STATED PROBLEM — What is to be transcribed is the run of lines opening with the one that has "thread cut through" and closing with the one that has "for node in", and only that run, exactly.
○ ○ ○ ○
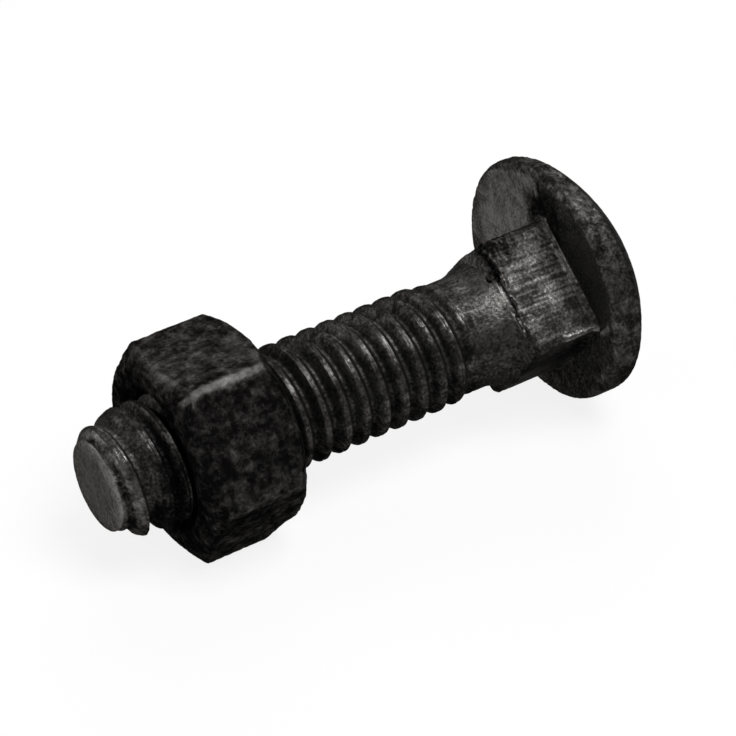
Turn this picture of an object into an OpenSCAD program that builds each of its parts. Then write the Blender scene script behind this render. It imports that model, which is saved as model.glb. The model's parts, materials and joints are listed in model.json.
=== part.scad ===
// Carriage bolt with a hexagon nut run on near its tip.
// It lies at rest on a level surface, on one flat of the nut and on the rim of the head.
// Both pieces are built along +Z, from the tip of the bolt at zero, and are then laid down so that
// the tip points to -X and the head to +X.

/* [Bolt] */
// Length from the tip to the flat underside of the head
bolt_length = 33.3; // [30:0.1:60]
// Width of the flat end face at the tip
tip_face_d = 5.8; // [4.5:0.1:6.2]
// Length of the bevel round the tip
tip_bevel = 1.7; // [0.5:0.1:2.5]

/* [Thread] */
// Diameter over the crests
thread_d = 8.05; // [7.6:0.05:8.3]
// Distance from one crest to the next
pitch = 1.41; // [1.3:0.01:1.6]
// Width of the flat that wear has left on each crest
crest_flat = 0.34; // [0.15:0.01:0.4]
// Width of the bottom of each groove
root_flat = 0.24; // [0.15:0.01:0.3]
// Angle between the two sides of a groove
flank_angle = 60; // [55:1:65]
// Length from the tip to the place where the thread has faded out
thread_length = 25.8; // [22:0.1:28]
// Length over which the last turns fade into the shank
thread_fade = 2.2; // [1:0.1:4]
// Turn of the thread about its axis
thread_turn = 76; // [-180:1:180]

/* [Shank and neck] */
// Diameter of the shank beside the thread
shank_d = 7.4; // [7.1:0.05:7.6]
// Diameter that the shank swells to where it meets the neck
collar_d = 8.8; // [7.8:0.05:9]
// Length over which the shank swells
collar_length = 2.4; // [1:0.1:4]
// Distance by which the lip of the swelling stands over the front of the neck's flats
collar_lip = 0.3; // [0:0.05:0.6]
// Width of the square neck across its flats
neck_width = 8.2; // [7.5:0.1:9]
// Length of the square neck
neck_length = 4.6; // [3.5:0.1:5.5]
// Length over which the neck's corners rise from the shank
neck_rise = 0.7; // [0.4:0.1:2]
// Rounding of the four long edges of the neck
neck_edge_r = 0.7; // [0.2:0.1:1.2]
// Turn of the neck against the nut
neck_turn = 38.5; // [0:0.5:89]
// Width of the bevelled skirt where the neck meets the head
neck_skirt = 0.35; // [0.1:0.05:0.8]
// Distance by which the neck was forged off the shank's axis, the same way as the head
neck_shift = 0.15; // [0:0.05:0.6]

/* [Head] */
// Largest diameter of the head
head_d = 16.4; // [15.5:0.1:18]
// Height from the underside to the top of the dome
head_height = 4.7; // [4:0.1:5.5]
// Mean height of the upright rim under the dome
rim_height = 1.3; // [1:0.1:2.2]
// Rounding of the rim's lower edge
rim_r = 0.3; // [0.2:0.1:0.9]
// Distance by which the head was forged off the shank's axis
head_shift = 1.15; // [0:0.05:1.4]
// Direction of that shift, as a turn from straight up
head_shift_turn = 52; // [0:1:90]
// Distance by which the dome's crown lies nearer the front than the rim's centre does
dome_shift = 0.75; // [0:0.05:1]

/* [Nut] */
// Width of the nut across its flats
nut_width = 12.7; // [12:0.1:13]
// Thickness of the nut
nut_thickness = 7; // [5.5:0.1:8]
// Distance from the bolt's tip to the nut's near face
nut_place = 4.4; // [3:0.05:12]
// Length that the bevel takes off each end of the nut's six corners
nut_corner_cut = 1; // [0.5:0.1:1.6]
// Angle of that bevel against the nut's face
nut_bevel_angle = 30; // [25:1:40]
// Diameter of the countersink at each face
nut_mouth_d = 9.4; // [8.8:0.1:9.8]
// Angle of the countersink's side against the nut's face
nut_mouth_angle = 40; // [25:1:50]
// Space between the crests of the bolt and the nut's groove
thread_gap = 0.12; // [0.06:0.01:0.2]
// Depth of the nut's thread
nut_thread_depth = 0.58; // [0.45:0.01:0.62]

/* [Hidden] */
$fn = 96;

bolt_colour = "#3a3836";
nut_colour = "#2e2c2b";

// Thread form: where each corner of one groove and crest lies along the axis
thread_segments = 40;
corners = 4;
flank_run = (pitch - crest_flat - root_flat) / 2;
thread_depth = flank_run / tan(flank_angle / 2);
crest_r = thread_d / 2;
bolt_stations = [0, crest_flat, crest_flat + flank_run, pitch - flank_run];
bolt_radii = [crest_r, crest_r, crest_r - thread_depth, crest_r - thread_depth];

// The nut's groove is the bolt's crest with the gap all round
nut_run = nut_thread_depth * tan(flank_angle / 2);
nut_groove_r = crest_r + thread_gap;
nut_bore_r = nut_groove_r - nut_thread_depth;
nut_stations = [-thread_gap / 2, crest_flat + thread_gap / 2,
    crest_flat + thread_gap / 2 + nut_run, pitch - thread_gap / 2 - nut_run];
nut_radii = [nut_groove_r, nut_groove_r, nut_bore_r, nut_bore_r];

// The thread's last ring stays this far inside the shank, and its core reaches this far into it
shank_inset = 0.04;
shank_bite = 1;
// The shortest side that the thread's facets may have along the axis
thinnest = 0.04;

neck_start = bolt_length - neck_length;
neck_corner_r = neck_width / sqrt(2) - neck_edge_r * (sqrt(2) - 1);
neck_rise_r = neck_corner_r - shank_d / 2;
collar_steps = 8;
collar_bend = 0.15;

// The dome is part of one sphere, which ends at the upright rim. Its centre lies off the rim's own
// axis, so the rim is taller at the front than at the back.
dome_rise = head_height - rim_height;
dome_r = (pow(head_d / 2, 2) + pow(dome_rise, 2)) / (2 * dome_rise);
head_up = head_shift * cos(head_shift_turn);
head_back = head_shift * sin(head_shift_turn);
neck_up = neck_shift * cos(head_shift_turn);
neck_back = neck_shift * sin(head_shift_turn);

// The corner bevel starts at the flat face and leaves each side flat in a curve
nut_corner_r = nut_width / sqrt(3);
nut_face_r = nut_corner_r - nut_corner_cut / tan(nut_bevel_angle);
side_bevel = max(0, nut_width / 2 - nut_face_r) * tan(nut_bevel_angle);
mouth_reach = 0.5;

// Lying at rest: the near end of the nut's lower flat and the rim's lower rounding touch the surface
rest_near = nut_place + side_bevel;
rest_run = bolt_length + rim_r - rest_near;
rest_drop = head_d / 2 - rim_r - head_up - nut_width / 2;
rest_tilt = asin(rim_r / norm([rest_run, rest_drop])) + atan2(rest_drop, rest_run);
rest_height = nut_width / 2 * cos(rest_tilt) - rest_near * sin(rest_tilt);

// The box round the lying bolt, from the tip's upper edge to the top of the dome
box_low_x = -tip_face_d / 2 * sin(rest_tilt);
box_high_x = (bolt_length + head_height - dome_r) * cos(rest_tilt) - head_up * sin(rest_tilt) + dome_r;
box_middle_x = (box_low_x + box_high_x) / 2;

// Across the shank the box ends at the head at the back, and at the head or the nut at the front
box_high_y = head_back + head_d / 2;
box_low_y = min(head_back - head_d / 2, -nut_corner_r);
box_middle_y = (box_low_y + box_high_y) / 2;

// Radius of the bolt's thread: the tip's bevel cuts it and the fade fills it
function fade(z) =
    let (t = min(1, max(0, (z - thread_length + thread_fade) / thread_fade)))
    t * t * (3 - 2 * t);
function bolt_r(z, r) =
    let (bevelled = min(r, tip_face_d / 2 + z * (thread_d - tip_face_d) / 2 / tip_bevel))
    bevelled + (shank_d / 2 - shank_inset - bevelled) * fade(z);

// Radius of the nut's thread: the countersinks widen it at both faces
function mouth_r(depth) = nut_mouth_d / 2 - depth / tan(nut_mouth_angle);
function nut_r(z, r) = max(r, mouth_r(z - nut_place), mouth_r(nut_place + nut_thickness - z));

// Radius of the swelling between the shank and the neck: a cone that starts in a soft bend
function collar_r(t) =
    shank_d / 2 + (collar_d - shank_d) / 2
        * (norm([t, collar_bend]) - collar_bend) / (norm([1, collar_bend]) - collar_bend);

// A thread between two heights, closed by a ring at each end and by a cap beyond each ring.
// Its rows follow the helix, and the rows that would pass an end close on that end's ring.
module thread(stations, radii, low, high, low_cap, high_cap, in_nut) {
    segments = thread_segments;
    first = corners * (floor((low - thread_turn / 360 * pitch) / pitch) - 2);
    rows = corners * (ceil((high - low) / pitch) + 6);
    function form(z, r) = in_nut ? nut_r(z, r) : bolt_r(z, r);
    function height(i, j) =
        pitch * (floor((first + i) / corners) + j / segments + thread_turn / 360) + stations[i % corners];
    function point(z, r, j) = [r * cos(360 * j / segments), r * sin(360 * j / segments), z];
    function ring(z, r) = [for (j = [0:segments - 1]) point(z, r, j)];
    grid = [for (i = [0:rows - 1]) for (j = [0:segments - 1])
        point(height(i, j), form(height(i, j), radii[i % corners]), j)];
    function index(i, j) =
        j == segments ? index(i + corners, 0)
        : height(i, j) < low + thinnest ? segments + j
        : height(i, j) > high - thinnest ? 2 * segments + j
        : (4 + i) * segments + j;
    function side(a, b, c) = a == b || b == c || a == c ? [] : [[a, b, c]];
    function next(j) = (j + 1) % segments;
    function band(lower, upper) = [for (j = [0:segments - 1])
        let (a = lower * segments + j, b = lower * segments + next(j))
        let (c = upper * segments + next(j), d = upper * segments + j)
        each [[a, d, c], [a, c, b]]];
    polyhedron(
        concat(
            ring(low_cap[0], low_cap[1]),
            ring(low, form(low, radii[0])),
            ring(high, form(high, radii[0])),
            ring(high_cap[0], high_cap[1]),
            grid
        ),
        concat(
            [[for (j = [0:segments - 1]) j]],
            [[for (j = [segments - 1:-1:0]) 3 * segments + j]],
            band(0, 1),
            band(2, 3),
            [for (i = [0:rows - corners - 2]) for (j = [0:segments - 1])
                let (a = index(i, j), b = index(i, j + 1), c = index(i + 1, j + 1), d = index(i + 1, j))
                each concat(side(a, d, c), side(a, c, b))]
        )
    );
}

// Lays a piece that stands along +Z down at rest
module at_rest() {
    translate([-box_middle_x, -box_middle_y, rest_height])
        rotate([0, 90 - rest_tilt, 0])
            children();
}

// The thread rolled on the bolt, with the bevel at its tip
module rolled_thread() {
    high = thread_length - thinnest;
    thread(bolt_stations, bolt_radii, thinnest, high,
        [0, tip_face_d / 2], [thread_length + shank_bite, shank_d / 2 - shank_inset - thinnest], false);
}

// The round shank, which swells towards the neck and ends there in a lip
module shank() {
    swell_end = neck_start + collar_lip;
    swell_start = swell_end - collar_length;
    translate([0, 0, thread_length])
        cylinder(d = shank_d, h = bolt_length - thread_length);
    rotate_extrude()
        polygon(concat(
            [[0, swell_start]],
            [for (k = [0:collar_steps])
                [collar_r(k / collar_steps), swell_start + collar_length * k / collar_steps]],
            [[0, swell_end]]
        ));
}

// A square with round corners
module neck_outline(width) {
    straight = width - 2 * neck_edge_r;
    square([width, straight], center = true);
    square([straight, width], center = true);
    for (x = [-1, 1], y = [-1, 1])
        translate([x * straight / 2, y * straight / 2])
            circle(r = neck_edge_r);
}

// The square neck, forged a little off the shank's axis. Its corners rise from the shank on a cone,
// and a bevelled skirt joins it to the head.
module neck() {
    translate([-neck_up, neck_back, 0])
        rotate([0, 0, neck_turn]) {
            intersection() {
                translate([0, 0, neck_start - neck_rise])
                    linear_extrude(neck_length + neck_rise)
                        neck_outline(neck_width);
                rotate_extrude()
                    polygon([
                        [0, neck_start - neck_rise],
                        [shank_d / 2, neck_start - neck_rise],
                        [neck_corner_r + neck_rise_r, neck_start + neck_rise],
                        [neck_corner_r + neck_rise_r, bolt_length],
                        [0, bolt_length]
                    ]);
            }
            hull() {
                translate([0, 0, bolt_length - neck_skirt])
                    linear_extrude(thinnest)
                        square(neck_width - 2 * neck_edge_r, center = true);
                translate([0, 0, bolt_length - thinnest])
                    linear_extrude(2 * thinnest)
                        square(neck_width + neck_skirt, center = true);
            }
        }
}

// Half the outline of the head's upright side, from its flat underside up past the rim
module rim_outline() {
    translate([0, rim_r])
        square([head_d / 2, head_height]);
    square([head_d / 2 - rim_r, head_height]);
    translate([head_d / 2 - rim_r, rim_r])
        circle(r = rim_r, $fn = 48);
}

// The mushroom head, forged a little off the shank's axis
module head() {
    translate([-head_up, head_back, bolt_length])
        intersection() {
            rotate_extrude()
                rim_outline();
            translate([0, -dome_shift, head_height - dome_r])
                sphere(r = dome_r, $fn = 120);
        }
}

// One forged piece with a rolled thread
module carriage_bolt() {
    color(bolt_colour)
        at_rest() {
            rolled_thread();
            shank();
            neck();
            head();
        }
}

// Hexagon nut, bevelled on both faces, with its thread cut through
module hex_nut() {
    clear_r = nut_corner_r + 1;
    bevel_height = (clear_r - nut_face_r) * tan(nut_bevel_angle);
    low = nut_place - mouth_reach;
    high = nut_place + nut_thickness + mouth_reach;
    cap_r = nut_width / 2;
    color(nut_colour)
        at_rest()
            difference() {
                intersection() {
                    translate([0, 0, nut_place])
                        linear_extrude(nut_thickness)
                            rotate(30)
                                circle(r = nut_corner_r, $fn = 6);
                    translate([0, 0, nut_place])
                        rotate_extrude()
                            polygon([
                                [0, 0],
                                [nut_face_r, 0],
                                [clear_r, bevel_height],
                                [clear_r, nut_thickness - bevel_height],
                                [nut_face_r, nut_thickness],
                                [0, nut_thickness]
                            ]);
                }
                thread(nut_stations, nut_radii, low, high,
                    [low - mouth_reach, cap_r], [high + mouth_reach, cap_r], true);
            }
}

carriage_bolt();
hex_nut();
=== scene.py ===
# Carriage bolt with a hexagon nut run on near its tip, lying at rest.
# The bolt's own shapes are worked out in millimetres along its shank, from the tip at zero towards
# the head, and are then laid down where the frame's mounts say that the shank lies.
import json
import math

import bpy
import numpy as np
from mathutils import Matrix, Vector, noise


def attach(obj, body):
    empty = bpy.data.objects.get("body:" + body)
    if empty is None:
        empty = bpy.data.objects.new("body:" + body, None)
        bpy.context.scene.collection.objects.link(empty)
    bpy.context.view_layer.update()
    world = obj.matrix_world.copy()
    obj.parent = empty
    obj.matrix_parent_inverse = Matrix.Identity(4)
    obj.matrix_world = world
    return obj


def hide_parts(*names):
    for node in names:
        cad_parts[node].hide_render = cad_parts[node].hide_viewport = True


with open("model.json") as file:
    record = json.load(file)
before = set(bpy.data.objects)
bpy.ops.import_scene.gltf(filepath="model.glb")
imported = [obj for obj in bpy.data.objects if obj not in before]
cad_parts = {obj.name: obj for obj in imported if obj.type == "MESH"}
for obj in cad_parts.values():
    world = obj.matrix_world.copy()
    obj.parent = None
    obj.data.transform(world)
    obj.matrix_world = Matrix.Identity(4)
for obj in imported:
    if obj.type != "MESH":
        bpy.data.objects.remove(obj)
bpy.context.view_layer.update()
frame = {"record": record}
scene = bpy.context.scene
scene.view_settings.view_transform = "Standard"


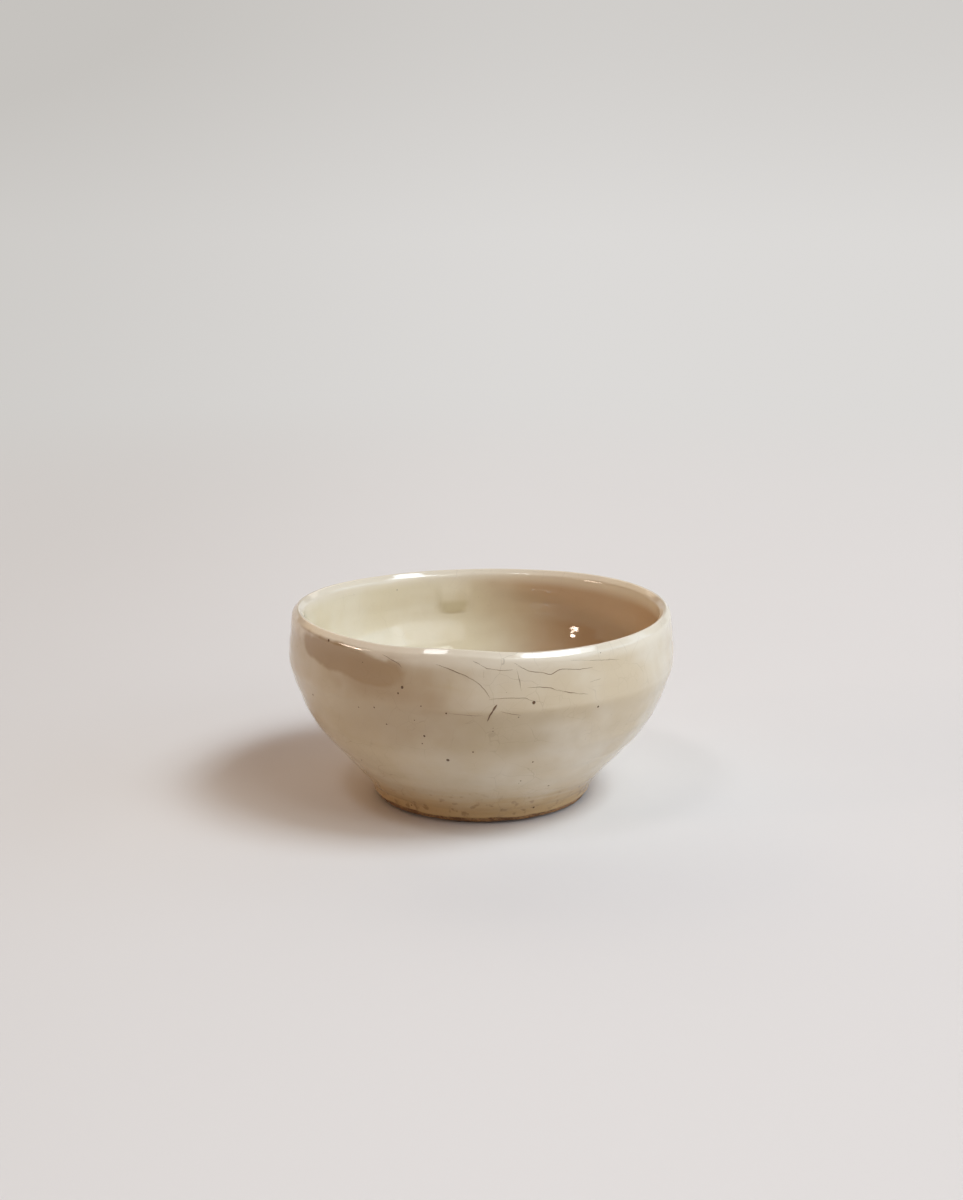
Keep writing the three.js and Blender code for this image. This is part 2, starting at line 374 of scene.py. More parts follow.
def worked(s, outline):
    """The outer side with the flat band below the belly and the rounding of the lip."""
    middle = s.belly_radius - s.lip_inset - s.lip_thickness / 2
    return [spot(middle + (point.x - facet(s, point.z) - middle) * lip_share(s, point.z),
                 point.z) for point in outline]


# Geometry Nodes

GROUP_KINDS = {
    "Geometry": "NodeSocketGeometry",
    "float": "NodeSocketFloat",
    "int": "NodeSocketInt",
    "object": "NodeSocketObject",
    "material": "NodeSocketMaterial",
}


def new_tree(name, inputs):
    """A geometry tree with named inputs, and the sockets of its input node by name."""
    tree = bpy.data.node_groups.new(name, "GeometryNodeTree")
    tree.interface.new_socket(name="Geometry", in_out="OUTPUT",
                              socket_type=GROUP_KINDS["Geometry"])
    for label, kind in inputs.items():
        tree.interface.new_socket(name=label, in_out="INPUT", socket_type=GROUP_KINDS[kind])
    group = tree.nodes.new("NodeGroupInput")
    return tree, {socket.name: socket for socket in group.outputs if socket.name}


def end_tree(tree, geometry, material):
    """Ends a tree in plain geometry with its material."""
    real = add_node(tree, "GeometryNodeRealizeInstances", {"Geometry": geometry})
    done = add_node(tree, "GeometryNodeSetMaterial", {"Geometry": real, "Material": material})
    add_node(tree, "NodeGroupOutput", {"Geometry": done})


def piece_from_tree(name, mesh, tree, values):
    """Runs a tree on a mesh and returns the result as a piece of its own."""
    maker = bpy.data.objects.new(name + "_maker", mesh)
    bpy.context.scene.collection.objects.link(maker)
    modifier = maker.modifiers.new("Made by rule", "NODES")
    modifier.node_group = tree
    for item in tree.interface.items_tree:
        if item.in_out == "INPUT" and item.name in values:
            modifier[item.identifier] = values[item.name]
    graph = bpy.context.evaluated_depsgraph_get()
    made = bpy.data.meshes.new_from_object(maker.evaluated_get(graph))
    maker.modifiers.remove(modifier)
    bpy.data.objects.remove(maker)
    if not made.polygons:
        raise RuntimeError(f"the tree for {name} made no faces")
    made.name = name
    made.materials.clear()
    made.materials.append(values["Material"])
    made.polygons.foreach_set("material_index", [0] * len(made.polygons))
    piece = bpy.data.objects.new(name, made)
    bpy.context.scene.collection.objects.link(piece)
    return piece


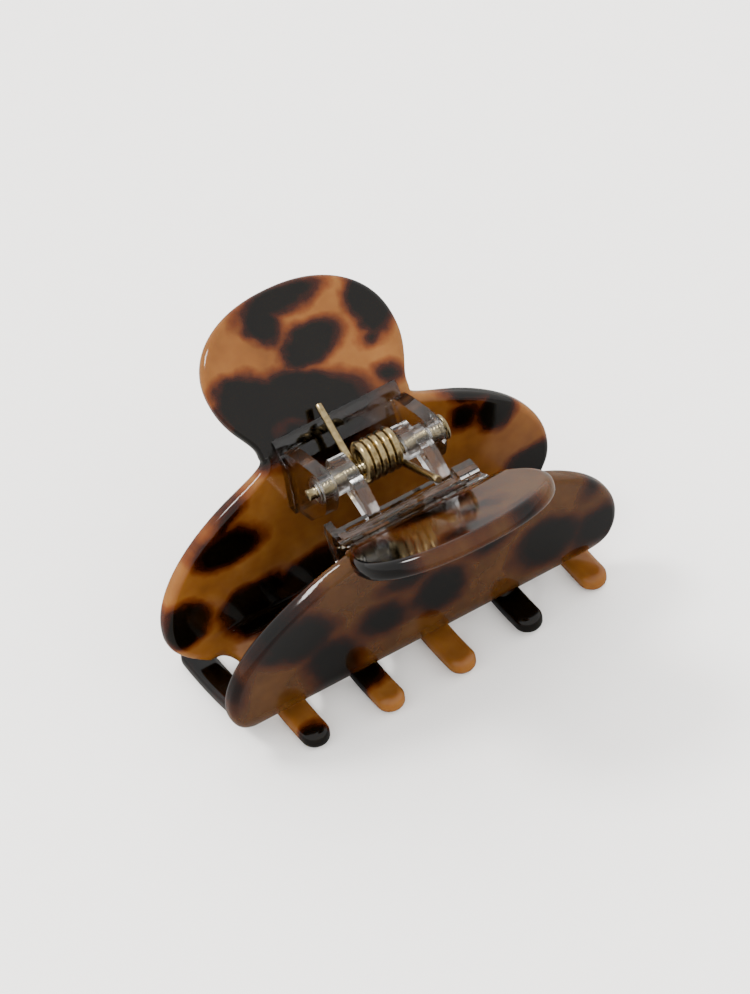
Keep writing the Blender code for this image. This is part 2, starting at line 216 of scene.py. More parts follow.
○ ○ ○ ○
OUTPUT OF THE EXERCISE —
// Hexagon nut, bevelled on both faces, with its thread cut through
module hex_nut() {
    clear_r = nut_corner_r + 1;
    bevel_height = (clear_r - nut_face_r) * tan(nut_bevel_angle);
    low = nut_place - mouth_reach;
    high = nut_place + nut_thickness + mouth_reach;
    cap_r = nut_width / 2;
    color(nut_colour)
        at_rest()
            difference() {
                intersection() {
                    translate([0, 0, nut_place])
                        linear_extrude(nut_thickness)
                            rotate(30)
                                circle(r = nut_corner_r, $fn = 6);
                    translate([0, 0, nut_place])
                        rotate_extrude()
                            polygon([
                                [0, 0],
                                [nut_face_r, 0],
                                [clear_r, bevel_height],
                                [clear_r, nut_thickness - bevel_height],
                                [nut_face_r, nut_thickness],
                                [0, nut_thickness]
                            ]);
                }
                thread(nut_stations, nut_radii, low, high,
                    [low - mouth_reach, cap_r], [high + mouth_reach, cap_r], true);
            }
}

carriage_bolt();
hex_nut();
=== scene.py ===
# Carriage bolt with a hexagon nut run on near its tip, lying at rest.
# The bolt's own shapes are worked out in millimetres along its shank, from the tip at zero towards
# the head, and are then laid down where the frame's mounts say that the shank lies.
import json
import math

import bpy
import numpy as np
from mathutils import Matrix, Vector, noise


def attach(obj, body):
    empty = bpy.data.objects.get("body:" + body)
    if empty is None:
        empty = bpy.data.objects.new("body:" + body, None)
        bpy.context.scene.collection.objects.link(empty)
    bpy.context.view_layer.update()
    world = obj.matrix_world.copy()
    obj.parent = empty
    obj.matrix_parent_inverse = Matrix.Identity(4)
    obj.matrix_world = world
    return obj


def hide_parts(*names):
    for node in names:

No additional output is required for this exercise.